Communications Tools for Talking About Pay
Understand your company’s various constituencies and what they are most concerned about when it comes to compensation and structure your plans for pay communications accordingly. The current general emphasis among primary stakeholder groups varies by topic (see matrix above), but all are currently broadly concerned with ESG issues and their relationship to corporate strategy and executive pay.
- Similar to the cadence outlined in the graphic below, develop a plan that includes specific messages to address the concerns of individual groups.

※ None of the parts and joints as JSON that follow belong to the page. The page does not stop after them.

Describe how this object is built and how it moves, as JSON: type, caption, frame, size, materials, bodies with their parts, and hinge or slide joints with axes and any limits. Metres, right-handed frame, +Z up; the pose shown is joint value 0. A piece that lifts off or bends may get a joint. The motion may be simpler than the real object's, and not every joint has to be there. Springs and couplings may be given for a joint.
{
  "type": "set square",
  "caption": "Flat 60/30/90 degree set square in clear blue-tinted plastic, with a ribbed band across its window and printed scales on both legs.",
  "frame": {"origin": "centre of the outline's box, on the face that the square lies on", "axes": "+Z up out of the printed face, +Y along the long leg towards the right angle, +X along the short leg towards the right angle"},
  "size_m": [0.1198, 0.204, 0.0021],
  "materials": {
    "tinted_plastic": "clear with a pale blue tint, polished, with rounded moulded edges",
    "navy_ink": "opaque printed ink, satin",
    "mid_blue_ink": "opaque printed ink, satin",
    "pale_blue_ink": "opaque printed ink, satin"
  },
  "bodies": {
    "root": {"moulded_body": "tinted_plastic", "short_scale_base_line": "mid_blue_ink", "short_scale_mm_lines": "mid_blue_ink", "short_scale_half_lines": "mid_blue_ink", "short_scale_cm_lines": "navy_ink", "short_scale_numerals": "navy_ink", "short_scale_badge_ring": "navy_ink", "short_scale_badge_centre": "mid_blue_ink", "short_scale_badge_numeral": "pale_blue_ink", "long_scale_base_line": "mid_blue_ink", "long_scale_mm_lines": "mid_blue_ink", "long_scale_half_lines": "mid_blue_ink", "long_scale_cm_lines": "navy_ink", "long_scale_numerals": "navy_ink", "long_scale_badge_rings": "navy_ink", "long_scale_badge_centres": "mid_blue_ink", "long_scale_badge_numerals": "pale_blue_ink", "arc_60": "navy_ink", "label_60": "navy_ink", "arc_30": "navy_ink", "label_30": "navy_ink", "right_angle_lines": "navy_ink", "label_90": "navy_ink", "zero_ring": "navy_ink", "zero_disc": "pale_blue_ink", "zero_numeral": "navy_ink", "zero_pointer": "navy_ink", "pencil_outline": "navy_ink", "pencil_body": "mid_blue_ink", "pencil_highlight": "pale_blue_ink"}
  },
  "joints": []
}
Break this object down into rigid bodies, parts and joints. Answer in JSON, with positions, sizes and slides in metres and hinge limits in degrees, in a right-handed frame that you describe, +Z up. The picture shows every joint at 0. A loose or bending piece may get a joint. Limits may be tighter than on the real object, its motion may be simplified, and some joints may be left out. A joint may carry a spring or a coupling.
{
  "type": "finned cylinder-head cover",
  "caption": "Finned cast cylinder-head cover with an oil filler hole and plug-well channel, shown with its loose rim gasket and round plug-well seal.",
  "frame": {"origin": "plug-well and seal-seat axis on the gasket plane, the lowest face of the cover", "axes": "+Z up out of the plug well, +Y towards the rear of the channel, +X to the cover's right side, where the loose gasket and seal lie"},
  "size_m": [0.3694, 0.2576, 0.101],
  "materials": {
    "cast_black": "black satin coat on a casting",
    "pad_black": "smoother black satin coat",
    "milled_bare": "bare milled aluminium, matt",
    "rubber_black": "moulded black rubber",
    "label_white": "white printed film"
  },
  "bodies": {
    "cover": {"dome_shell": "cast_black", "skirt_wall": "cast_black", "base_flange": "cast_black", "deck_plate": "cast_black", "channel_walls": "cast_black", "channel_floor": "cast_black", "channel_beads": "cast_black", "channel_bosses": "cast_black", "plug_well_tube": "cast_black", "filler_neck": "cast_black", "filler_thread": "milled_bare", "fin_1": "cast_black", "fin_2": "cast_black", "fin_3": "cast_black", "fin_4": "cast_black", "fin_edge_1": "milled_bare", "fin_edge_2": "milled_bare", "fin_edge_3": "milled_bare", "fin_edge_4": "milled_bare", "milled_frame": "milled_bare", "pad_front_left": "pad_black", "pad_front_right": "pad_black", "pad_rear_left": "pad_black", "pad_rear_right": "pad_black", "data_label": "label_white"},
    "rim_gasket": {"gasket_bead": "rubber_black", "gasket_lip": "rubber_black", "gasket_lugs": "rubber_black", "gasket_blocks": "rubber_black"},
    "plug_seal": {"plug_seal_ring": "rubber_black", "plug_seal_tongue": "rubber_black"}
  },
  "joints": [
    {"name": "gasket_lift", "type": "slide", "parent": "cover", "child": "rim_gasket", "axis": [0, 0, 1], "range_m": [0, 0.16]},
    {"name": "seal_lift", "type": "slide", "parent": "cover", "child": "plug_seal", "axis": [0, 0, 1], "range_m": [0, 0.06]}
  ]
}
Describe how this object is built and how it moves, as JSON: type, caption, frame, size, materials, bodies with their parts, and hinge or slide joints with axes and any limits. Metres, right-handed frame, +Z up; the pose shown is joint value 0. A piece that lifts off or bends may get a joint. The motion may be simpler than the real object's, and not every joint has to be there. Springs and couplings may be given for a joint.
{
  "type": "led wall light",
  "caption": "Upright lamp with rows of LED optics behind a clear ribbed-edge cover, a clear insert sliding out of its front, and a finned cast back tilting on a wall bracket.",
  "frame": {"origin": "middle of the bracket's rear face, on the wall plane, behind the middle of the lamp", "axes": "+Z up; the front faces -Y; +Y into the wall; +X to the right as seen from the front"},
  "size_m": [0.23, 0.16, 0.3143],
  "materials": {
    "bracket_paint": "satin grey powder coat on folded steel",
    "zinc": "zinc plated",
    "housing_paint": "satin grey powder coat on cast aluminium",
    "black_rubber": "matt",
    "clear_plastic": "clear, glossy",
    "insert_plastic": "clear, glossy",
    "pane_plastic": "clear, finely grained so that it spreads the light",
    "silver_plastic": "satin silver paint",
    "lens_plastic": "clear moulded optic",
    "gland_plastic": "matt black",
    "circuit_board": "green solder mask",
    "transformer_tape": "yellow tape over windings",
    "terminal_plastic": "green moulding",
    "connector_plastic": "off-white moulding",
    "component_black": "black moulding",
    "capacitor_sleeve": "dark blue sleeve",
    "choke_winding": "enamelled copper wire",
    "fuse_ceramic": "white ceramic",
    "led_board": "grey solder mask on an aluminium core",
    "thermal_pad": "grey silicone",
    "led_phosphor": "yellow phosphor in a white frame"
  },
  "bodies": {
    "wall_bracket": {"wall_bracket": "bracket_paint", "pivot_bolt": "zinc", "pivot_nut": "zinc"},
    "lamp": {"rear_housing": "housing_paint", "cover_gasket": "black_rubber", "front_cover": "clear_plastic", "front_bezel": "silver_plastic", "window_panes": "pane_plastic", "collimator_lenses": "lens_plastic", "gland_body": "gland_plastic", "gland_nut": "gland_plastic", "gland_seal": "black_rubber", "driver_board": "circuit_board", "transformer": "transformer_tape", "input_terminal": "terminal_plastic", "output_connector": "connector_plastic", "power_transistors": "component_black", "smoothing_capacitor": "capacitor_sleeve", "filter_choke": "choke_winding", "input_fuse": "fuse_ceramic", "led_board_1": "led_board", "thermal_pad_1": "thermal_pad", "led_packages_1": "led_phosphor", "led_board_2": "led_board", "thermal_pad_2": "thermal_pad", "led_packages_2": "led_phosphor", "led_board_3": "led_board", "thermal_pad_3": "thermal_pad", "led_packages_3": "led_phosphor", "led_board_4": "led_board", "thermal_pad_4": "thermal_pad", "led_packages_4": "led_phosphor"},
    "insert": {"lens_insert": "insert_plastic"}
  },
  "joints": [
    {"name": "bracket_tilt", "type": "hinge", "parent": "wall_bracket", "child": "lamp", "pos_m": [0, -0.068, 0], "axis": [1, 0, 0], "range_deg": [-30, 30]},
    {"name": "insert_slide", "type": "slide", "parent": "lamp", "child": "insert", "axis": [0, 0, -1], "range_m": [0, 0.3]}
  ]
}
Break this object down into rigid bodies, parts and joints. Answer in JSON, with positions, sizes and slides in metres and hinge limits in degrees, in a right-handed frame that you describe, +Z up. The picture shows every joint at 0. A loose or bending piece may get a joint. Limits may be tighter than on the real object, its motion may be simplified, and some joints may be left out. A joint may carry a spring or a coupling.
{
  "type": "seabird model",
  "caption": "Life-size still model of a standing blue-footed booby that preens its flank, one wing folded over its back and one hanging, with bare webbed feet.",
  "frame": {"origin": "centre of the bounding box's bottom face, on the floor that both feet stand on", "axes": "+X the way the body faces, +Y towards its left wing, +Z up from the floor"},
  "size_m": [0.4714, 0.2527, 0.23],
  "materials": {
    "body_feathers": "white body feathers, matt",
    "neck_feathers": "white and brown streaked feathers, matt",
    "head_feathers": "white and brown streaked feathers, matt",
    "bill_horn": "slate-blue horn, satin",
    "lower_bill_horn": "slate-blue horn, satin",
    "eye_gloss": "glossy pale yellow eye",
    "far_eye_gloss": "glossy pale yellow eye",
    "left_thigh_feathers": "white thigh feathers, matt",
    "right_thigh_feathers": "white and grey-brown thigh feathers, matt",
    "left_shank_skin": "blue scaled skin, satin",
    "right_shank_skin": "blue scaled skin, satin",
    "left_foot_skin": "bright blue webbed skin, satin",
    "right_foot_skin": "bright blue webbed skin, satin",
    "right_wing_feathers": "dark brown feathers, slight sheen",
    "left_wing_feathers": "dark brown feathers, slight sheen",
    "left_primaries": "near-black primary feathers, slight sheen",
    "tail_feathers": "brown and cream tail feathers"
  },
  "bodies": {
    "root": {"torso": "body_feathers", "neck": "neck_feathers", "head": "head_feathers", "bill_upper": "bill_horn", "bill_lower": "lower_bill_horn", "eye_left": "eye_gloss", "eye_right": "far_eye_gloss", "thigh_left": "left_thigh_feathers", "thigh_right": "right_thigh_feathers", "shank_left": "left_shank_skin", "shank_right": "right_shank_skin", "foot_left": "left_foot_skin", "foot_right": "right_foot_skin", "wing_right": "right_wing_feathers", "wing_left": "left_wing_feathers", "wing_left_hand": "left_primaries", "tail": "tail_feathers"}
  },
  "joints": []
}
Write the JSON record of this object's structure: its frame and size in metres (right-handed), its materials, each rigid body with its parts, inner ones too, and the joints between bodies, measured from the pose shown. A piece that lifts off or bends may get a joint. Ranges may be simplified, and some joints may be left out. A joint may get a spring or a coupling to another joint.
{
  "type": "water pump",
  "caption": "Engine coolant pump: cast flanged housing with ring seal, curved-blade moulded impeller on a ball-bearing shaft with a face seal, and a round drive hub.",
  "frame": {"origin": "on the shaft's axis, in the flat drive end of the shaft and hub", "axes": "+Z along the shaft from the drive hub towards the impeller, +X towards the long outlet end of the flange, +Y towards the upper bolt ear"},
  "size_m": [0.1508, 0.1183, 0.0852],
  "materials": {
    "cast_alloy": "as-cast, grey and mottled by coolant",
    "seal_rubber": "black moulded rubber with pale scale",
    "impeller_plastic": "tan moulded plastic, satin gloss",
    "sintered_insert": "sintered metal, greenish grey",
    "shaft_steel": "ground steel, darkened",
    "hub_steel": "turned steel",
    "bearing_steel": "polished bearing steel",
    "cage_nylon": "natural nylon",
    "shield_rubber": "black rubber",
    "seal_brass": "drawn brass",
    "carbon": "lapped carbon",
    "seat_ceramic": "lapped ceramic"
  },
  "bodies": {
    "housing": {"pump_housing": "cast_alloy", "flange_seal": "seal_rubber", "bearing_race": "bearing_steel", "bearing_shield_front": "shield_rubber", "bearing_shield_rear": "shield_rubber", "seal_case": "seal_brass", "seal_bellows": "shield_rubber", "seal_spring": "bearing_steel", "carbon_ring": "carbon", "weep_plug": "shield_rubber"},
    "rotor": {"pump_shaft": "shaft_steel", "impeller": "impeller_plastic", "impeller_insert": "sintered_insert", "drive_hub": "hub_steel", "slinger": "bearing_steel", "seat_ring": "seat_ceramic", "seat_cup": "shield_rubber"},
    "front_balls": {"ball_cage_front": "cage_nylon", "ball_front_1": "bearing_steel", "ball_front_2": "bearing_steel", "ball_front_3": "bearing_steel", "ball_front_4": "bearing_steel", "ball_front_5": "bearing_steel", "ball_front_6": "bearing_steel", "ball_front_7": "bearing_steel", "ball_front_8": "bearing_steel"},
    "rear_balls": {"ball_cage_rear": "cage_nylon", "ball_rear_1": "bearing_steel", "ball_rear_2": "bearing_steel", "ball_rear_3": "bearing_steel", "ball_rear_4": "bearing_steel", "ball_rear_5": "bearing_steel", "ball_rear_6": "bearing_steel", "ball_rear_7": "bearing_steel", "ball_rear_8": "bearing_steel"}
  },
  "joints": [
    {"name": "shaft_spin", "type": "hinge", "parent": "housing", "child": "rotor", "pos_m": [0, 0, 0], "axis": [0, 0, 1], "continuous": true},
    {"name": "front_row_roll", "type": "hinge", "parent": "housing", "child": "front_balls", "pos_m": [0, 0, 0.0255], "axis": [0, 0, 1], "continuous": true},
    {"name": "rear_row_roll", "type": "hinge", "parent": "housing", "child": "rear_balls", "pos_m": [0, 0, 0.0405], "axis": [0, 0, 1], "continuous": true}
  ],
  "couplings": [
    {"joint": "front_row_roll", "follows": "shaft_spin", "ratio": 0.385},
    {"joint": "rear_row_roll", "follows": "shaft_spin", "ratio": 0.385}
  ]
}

- Where you have constituencies that are specifically concerned about climate, ensure that aspect of ESG is addressed in detail—outline why it is included in an executive compensation plan and what the expected outcome is, or explain in clear detail why it is not included in the plan design and point to other areas where the company is addressing climate (e.g., hiring a chief sustainability officer, setting and tracking goals as a component of the broader corporate social responsibility efforts, etc.)
- Consider each audience individually, taking care to share enough—but not too much—information, and do so in the right time frame for each.
- Ensure that you’re taking advantage of multiple opportunities to communicate—it cannot be a “one and done” exercise.
- While tailoring communications, do so in a cohesive, complimentary way that avoids mixed or conflicting messages.